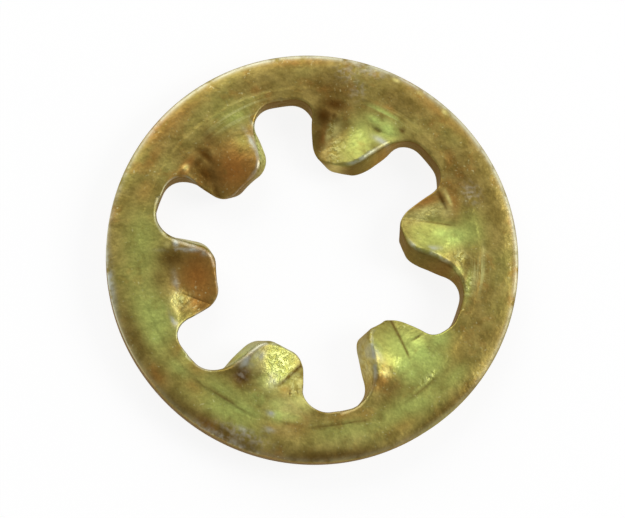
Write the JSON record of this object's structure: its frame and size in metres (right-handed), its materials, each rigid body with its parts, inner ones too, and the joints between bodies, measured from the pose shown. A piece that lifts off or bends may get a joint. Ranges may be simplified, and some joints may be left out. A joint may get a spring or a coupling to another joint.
{
  "type": "internal-tooth lock washer",
  "caption": "Flat stamped ring washer with twisted teeth around its hole, in spring steel with an iridescent yellow passivated zinc finish.",
  "frame": {"origin": "centre of the hole, at the middle of the strip's thickness", "axes": "+Z along the hole's axis, out of the face with the rolled outer edge; +X along the middle of one tooth"},
  "size_m": [0.0066, 0.0066, 0.0008],
  "materials": {
    "yellow_zinc": "satin yellow chromate over zinc plate, iridescent, with pale worn edges"
  },
  "bodies": {
    "root": {"lock_washer": "yellow_zinc"}
  },
  "joints": []
}
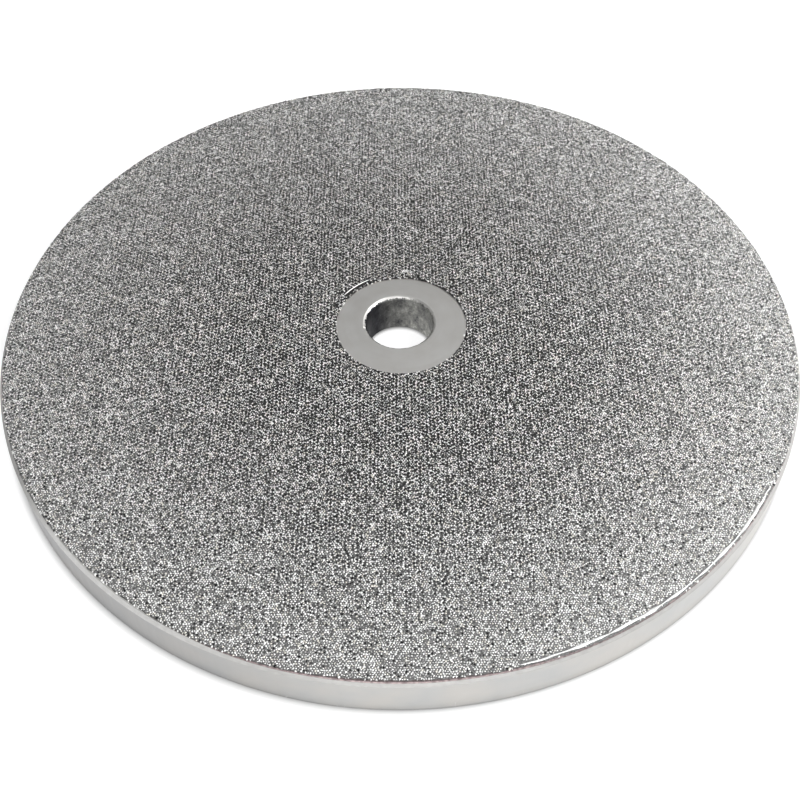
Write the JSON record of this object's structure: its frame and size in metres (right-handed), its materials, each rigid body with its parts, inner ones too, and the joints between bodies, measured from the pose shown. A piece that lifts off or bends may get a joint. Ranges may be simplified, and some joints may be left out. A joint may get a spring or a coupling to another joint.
{
  "type": "diamond grinding wheel",
  "caption": "Flat round aluminium lapidary wheel with a plain spindle bore, a bare ring round it and one layer of diamond grit plated on its top face.",
  "frame": {"origin": "centre of the back face, on the bore's axis", "axes": "+Z along the bore, from the back face to the grit; X and Y across the disc, with the picture taken from -Y"},
  "size_m": [0.15, 0.15, 0.009],
  "materials": {
    "turned_aluminium": "fine turned satin",
    "copper_strike": "dull tarnished",
    "plated_nickel": "rough matt plating",
    "diamond_grit": "coarse sparkling crystals"
  },
  "bodies": {
    "root": {"wheel_blank": "turned_aluminium", "copper_strike": "copper_strike", "nickel_bond": "plated_nickel", "diamond_grit": "diamond_grit"}
  },
  "joints": []
}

= = =

DIRECTIONS =
Reproduce the material exactly, with every line intact.

FULL SOLUTION =
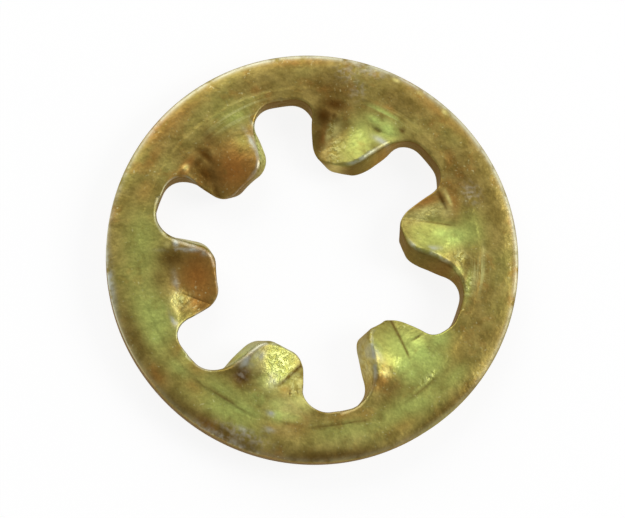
Write the JSON record of this object's structure: its frame and size in metres (right-handed), its materials, each rigid body with its parts, inner ones too, and the joints between bodies, measured from the pose shown. A piece that lifts off or bends may get a joint. Ranges may be simplified, and some joints may be left out. A joint may get a spring or a coupling to another joint.
{
  "type": "internal-tooth lock washer",
  "caption": "Flat stamped ring washer with twisted teeth around its hole, in spring steel with an iridescent yellow passivated zinc finish.",
  "frame": {"origin": "centre of the hole, at the middle of the strip's thickness", "axes": "+Z along the hole's axis, out of the face with the rolled outer edge; +X along the middle of one tooth"},
  "size_m": [0.0066, 0.0066, 0.0008],
  "materials": {
    "yellow_zinc": "satin yellow chromate over zinc plate, iridescent, with pale worn edges"
  },
  "bodies": {
    "root": {"lock_washer": "yellow_zinc"}
  },
  "joints": []
}
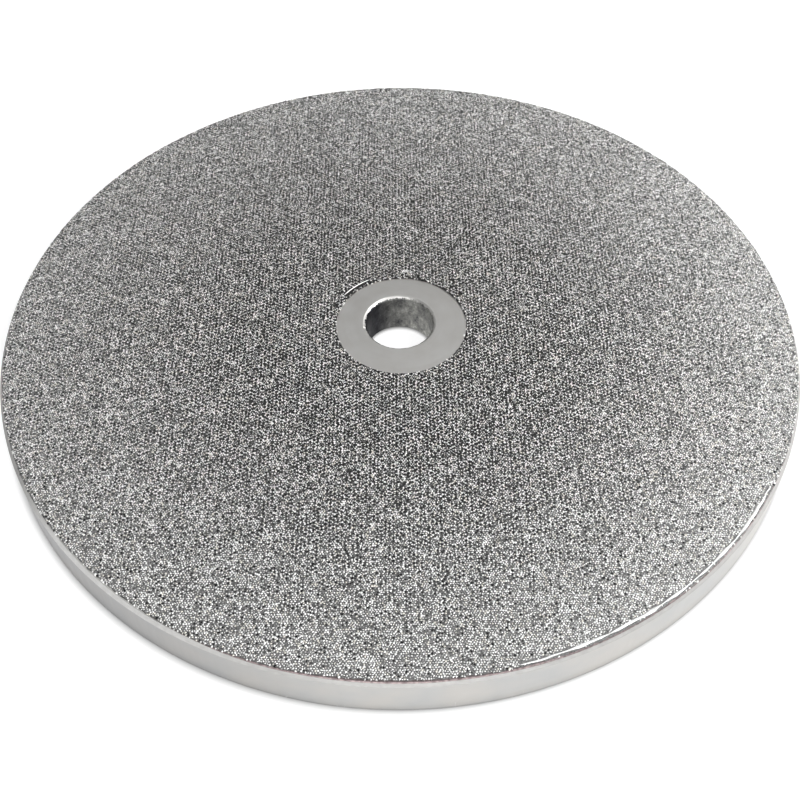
Write the JSON record of this object's structure: its frame and size in metres (right-handed), its materials, each rigid body with its parts, inner ones too, and the joints between bodies, measured from the pose shown. A piece that lifts off or bends may get a joint. Ranges may be simplified, and some joints may be left out. A joint may get a spring or a coupling to another joint.
{
  "type": "diamond grinding wheel",
  "caption": "Flat round aluminium lapidary wheel with a plain spindle bore, a bare ring round it and one layer of diamond grit plated on its top face.",
  "frame": {"origin": "centre of the back face, on the bore's axis", "axes": "+Z along the bore, from the back face to the grit; X and Y across the disc, with the picture taken from -Y"},
  "size_m": [0.15, 0.15, 0.009],
  "materials": {
    "turned_aluminium": "fine turned satin",
    "copper_strike": "dull tarnished",
    "plated_nickel": "rough matt plating",
    "diamond_grit": "coarse sparkling crystals"
  },
  "bodies": {
    "root": {"wheel_blank": "turned_aluminium", "copper_strike": "copper_strike", "nickel_bond": "plated_nickel", "diamond_grit": "diamond_grit"}
  },
  "joints": []
}